The mechanics of these arrangements are rarely simple. They emerge through a blend of confidential negotiations, selective regulatory waivers, and often opaque long-term procurement contracts. In many cases, government agencies negotiate with one key player on matters affecting strategic sectors—energy, transportation, telecommunications, or critical minerals—creating a de facto monopoly shielded by a veneer of public interest statements. The procedural safeguards that ordinarily ensure impartiality—competitive bidding, independent oversight, and clear sunset clauses—are occasionally bypassed or downsized. When this happens, the line between legitimate urgency and preferential treatment becomes blurred, inviting questions about accountability and the legitimacy of public power.
How opaque deals affect ordinary people and sustainable growth.

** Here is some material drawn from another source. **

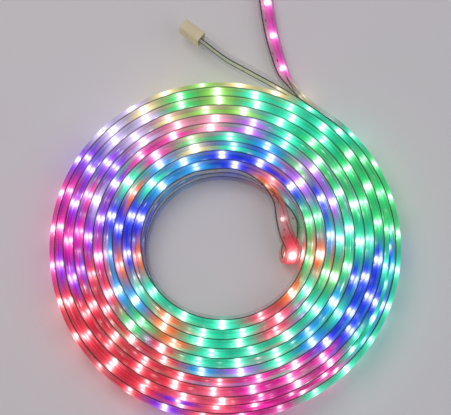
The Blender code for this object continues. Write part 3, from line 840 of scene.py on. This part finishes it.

Secrecy in these arrangements is not incidental; it serves multiple purposes that can undermine democratic norms. Governments may argue that open bidding introduces vulnerabilities or delays that threaten national security or essential services. In other contexts, speed is necessary to prevent disruption in supply chains or to respond to geopolitical shocks. Yet secrecy also provides a shield against scrutiny, allowing deal terms to remain hidden from the public, competing firms, and even parliamentarians. When terms are shielded, the public loses the ability to evaluate whether the chosen path truly serves the common good or primarily benefits powerful insiders who understand how to navigate the system.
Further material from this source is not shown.